<<<<
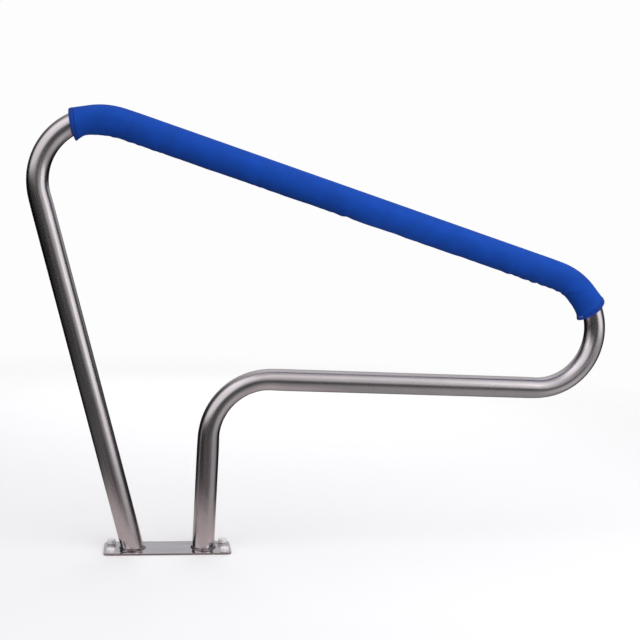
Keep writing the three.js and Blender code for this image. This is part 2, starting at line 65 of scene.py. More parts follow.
TUBE_RADIUS = 24.15 * MM
TUBE_WALL = 1.5 * MM
BEND_RADIUS = 133.5 * MM
LEANING_FOOT = -75 * MM
LEAN = 15.35 * DEG
CORNER_HEIGHT = 995 * MM
RAIL_SLOPE = 16.75 * DEG
RAIL_END = 862.2 * MM
RETURN_SLOPE = 1.0 * DEG
UPRIGHT_FOOT = 77.7 * MM
UPRIGHT_LEAN = 1.2 * DEG

PLATE_LOW, PLATE_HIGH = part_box("base_plate")
PLATE_CORNER = 10 * MM
HOLE_RADIUS = 4.5 * MM
HOLE_X = 122.75 * MM
HOLE_Y = 32.75 * MM
FIXINGS = [(-HOLE_X, -HOLE_Y), (HOLE_X, -HOLE_Y), (HOLE_X, HOLE_Y), (-HOLE_X, HOLE_Y)]
SEAT = 0.3 * MM  # screw heads and caps stand this far off the plate
ANCHOR_MOUTH = -2.5 * MM  # height of the anchors' mouths, just under the plate

SLEEVE_TOP = 27.4 * MM  # the sleeve's section, above the tube's middle
SLEEVE_SIDE = 31 * MM  # to each side
SLEEVE_BOTTOM = 36.3 * MM  # and below
SLEEVE_THICKNESS = 3 * MM
SLEEVE_START = 28.8 * DEG  # heading of the centre line at the upper end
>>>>
TO DO: Reproduce the material verbatim, line by line.

EXERCISE RESULT:
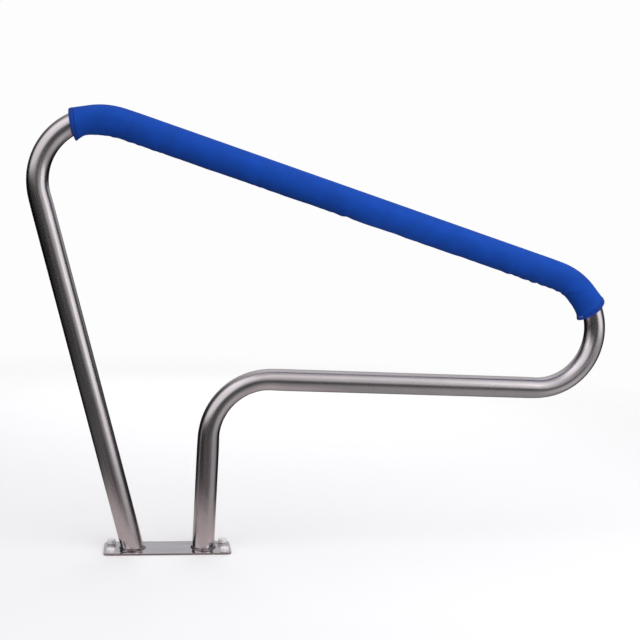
Keep writing the three.js and Blender code for this image. This is part 2, starting at line 65 of scene.py. More parts follow.
TUBE_RADIUS = 24.15 * MM
TUBE_WALL = 1.5 * MM
BEND_RADIUS = 133.5 * MM
LEANING_FOOT = -75 * MM
LEAN = 15.35 * DEG
CORNER_HEIGHT = 995 * MM
RAIL_SLOPE = 16.75 * DEG
RAIL_END = 862.2 * MM
RETURN_SLOPE = 1.0 * DEG
UPRIGHT_FOOT = 77.7 * MM
UPRIGHT_LEAN = 1.2 * DEG

PLATE_LOW, PLATE_HIGH = part_box("base_plate")
PLATE_CORNER = 10 * MM
HOLE_RADIUS = 4.5 * MM
HOLE_X = 122.75 * MM
HOLE_Y = 32.75 * MM
FIXINGS = [(-HOLE_X, -HOLE_Y), (HOLE_X, -HOLE_Y), (HOLE_X, HOLE_Y), (-HOLE_X, HOLE_Y)]
SEAT = 0.3 * MM  # screw heads and caps stand this far off the plate
ANCHOR_MOUTH = -2.5 * MM  # height of the anchors' mouths, just under the plate

SLEEVE_TOP = 27.4 * MM  # the sleeve's section, above the tube's middle
SLEEVE_SIDE = 31 * MM  # to each side
SLEEVE_BOTTOM = 36.3 * MM  # and below
SLEEVE_THICKNESS = 3 * MM
SLEEVE_START = 28.8 * DEG  # heading of the centre line at the upper end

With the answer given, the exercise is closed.